News & Reviews
Sydney - Model Citizens Review - The Conversation
17th January 2018
Circus Oz’s Model Citizens is a triumph of skill and political satire
Model Citizens, the latest show from Circus Oz, playing as part of the Sydney Festival in Parramatta, is not to be missed. It continues the Circus Oz tradition of high energy entertainment combined with political commentary, and introduces the fresh new artistic vision and aesthetic sensibility of the company’s incoming artistic director Rob Tannion. It is a politically savvy, entertaining, and polished work.
Tannion returned to Australia last year to take up the position after 22 years working in Europe and South America as a choreographer, director and senior creative in dance, theatre and circus. He takes over from former Circus Oz director Mike Finch. After 17 years, Finch left a significant legacy, which saw the company move into a new purpose-built space in Melbourne, increase its international profile, develop important initiatives such as the BLAKflip training program for young Aboriginal performers and uphold its 40-year commitment to politically driven circus, diversity and gender equality.
So it was with a great deal of expectation that the Sydney first night audience of circus community members, festival directors, politicians, funding body representatives and general public gathered to see Tannion’s debut for Circus Oz.
Model Citizens features production designer Michael Baxter’s gigantic everyday objects, which dwarf the performers. These create a sense of spatial disorientation for the audience and serve as means of re-imagining traditional circus apparatus.
An enormous safety pin doubles as a pair of Chinese poles on which the dynamic acrobats Lachlan Sukroo and Jake Silvestro perform. A giant clothes peg becomes a spring board for acrobatic tricks. Over-sized model credit cards - in a contemporary take on the traditional chair balancing act - are stacked into a high tower by performer Mitch Jones. He then climbs it, before the whole flimsy structure collapses. It is a physical metaphor for the dangers of living on extended credit.
Highlights in this high energy show include acrobat/musician Alex Weibel Weibel in an extraordinary rope walking act. He plays violin while balancing on a rope on one foot, and performs mid-air aerial cartwheels by holding on to four ropes simultaneously. Annalise Moore is a standout artist showing precision and poise in her hand-balancing and her fearless partnering work.
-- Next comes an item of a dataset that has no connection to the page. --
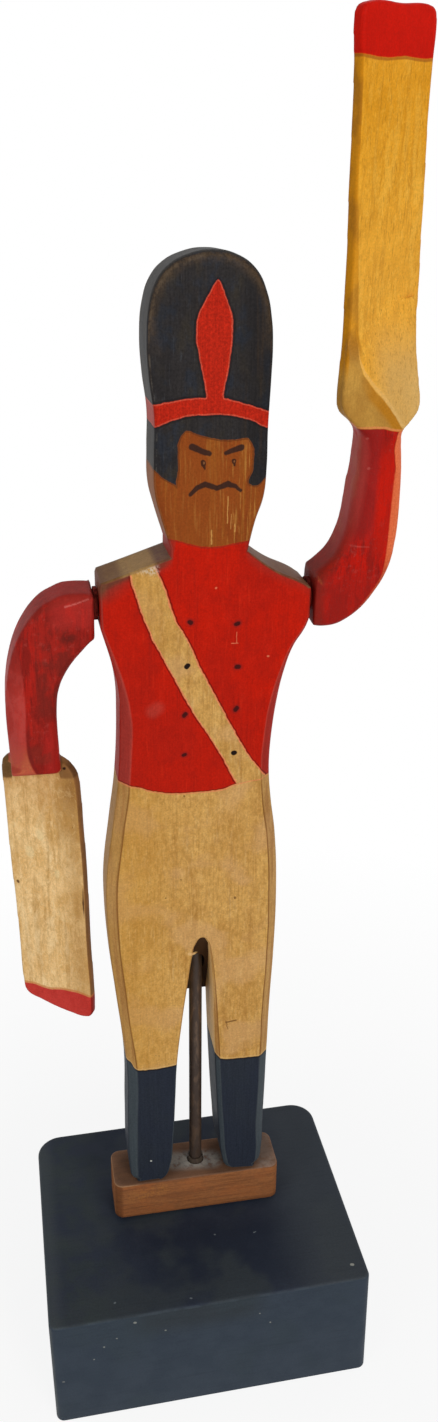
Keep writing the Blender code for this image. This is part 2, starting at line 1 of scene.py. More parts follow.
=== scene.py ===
"""Dresses the wooden soldier whirligig with its carved surfaces and old paint."""

from math import cos, pi, radians, sin

import bmesh
import bpy
from mathutils import Matrix, Vector, noise


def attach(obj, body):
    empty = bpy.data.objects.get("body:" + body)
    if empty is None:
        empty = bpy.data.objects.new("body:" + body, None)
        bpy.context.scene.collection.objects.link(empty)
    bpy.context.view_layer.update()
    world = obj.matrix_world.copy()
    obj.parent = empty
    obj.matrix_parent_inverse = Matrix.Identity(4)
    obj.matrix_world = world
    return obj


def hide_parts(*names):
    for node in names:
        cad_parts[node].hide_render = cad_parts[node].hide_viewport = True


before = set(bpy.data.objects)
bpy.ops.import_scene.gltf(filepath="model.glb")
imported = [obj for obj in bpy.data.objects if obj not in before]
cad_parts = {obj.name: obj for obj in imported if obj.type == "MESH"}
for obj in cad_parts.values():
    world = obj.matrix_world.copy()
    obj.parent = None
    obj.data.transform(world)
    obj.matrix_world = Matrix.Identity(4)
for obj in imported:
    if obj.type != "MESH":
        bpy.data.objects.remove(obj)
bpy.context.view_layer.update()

MM = 0.001
TINY = 1e-5

# Where the leaning figure and the spinning arms stand, as the frame has them
PIVOT = Vector((0.0027, 0.00765, 0.0648))
LEAN = radians(0.87)
AXLE_HEIGHT = 0.3334539
REST_TURN = radians(4.8)
BLADE_PITCH = radians(29.2)
FIGURE = Matrix.Translation(PIVOT) @ Matrix.Rotation(LEAN, 4, "Y")
ROTOR = FIGURE @ Matrix.Translation((0.0, 0.0, AXLE_HEIGHT)) @ Matrix.Rotation(REST_TURN, 4, "X")
ARM_FRAMES = {"left": ROTOR @ Matrix.Rotation(pi, 4, "Y"), "right": ROTOR}
REACH = {"left": 0.0665945, "right": 0.0681947}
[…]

Jarred Dewey grabs the attention in a witty and inventive contortion routine in which his feet are attached to giant steam irons, and in a gender-bending solo trapeze act in red high-heeled shoes.
Freyja Edney twirling hula hoops impresses with her control and dynamism. Tania Cervantes Chamorro on aerial slings and Rose Chalker McGann on tissu are both outstanding. Tara Silcock moves effortlessly from clown, to acrobat, to a foot juggler balancing large scale cocktail umbrellas while lying in a giant Martini glass.
The Circus Oz commitment to gender equality is alive and well in this show. At one point at the end of an all-women acrobatic sequence, Edney bases Silcock on her shoulders who in turn bases Moore at the top to create an all-female human pyramid. Not content with that, Cervantes Chamorro and Chalker McGann then step up onto Edney so she is, in effect, supporting four women. Not surprisingly, this demonstration of sheer strength and willpower brought the house down.
The real success of Model Citizens lies in the seamless intertwining of entertainment with political and social commentary. Satirical songs include “I love diversity … just not in my backyard” performed by Freyja Edney and “Worship my Weber” by musician Jeremy Hopkins. Another scene features a flaming “Adani-fired barbeque” which threatens to roast Mitch Jones alive for “not paying his bills” as he attempts to escape from a straightjacket whilst hanging upside down above the flames.
The onstage action is well supported by the live music driven by Hopkins’s powerhouse percussion and musical director Ania Reynolds’s inventive keyboards, with appearances by Weibel Weibel on violin, and the show stopper, an electric guitar solo from the show’s sound engineer and operator, Reuben Hopkins.
The final scene involves a rope bridge, spanning the entire width of the stage. This unusual and bespoke apparatus transforms into an aerial jungle gym for the whole ensemble to perform unique forms of partner work, acrobatics, balancing and contortion.
By the time the entire cast of circus artists and musicians took their bows at the end of this act on the Sydney opening night, the entire audience were on their feet, whooping and cheering.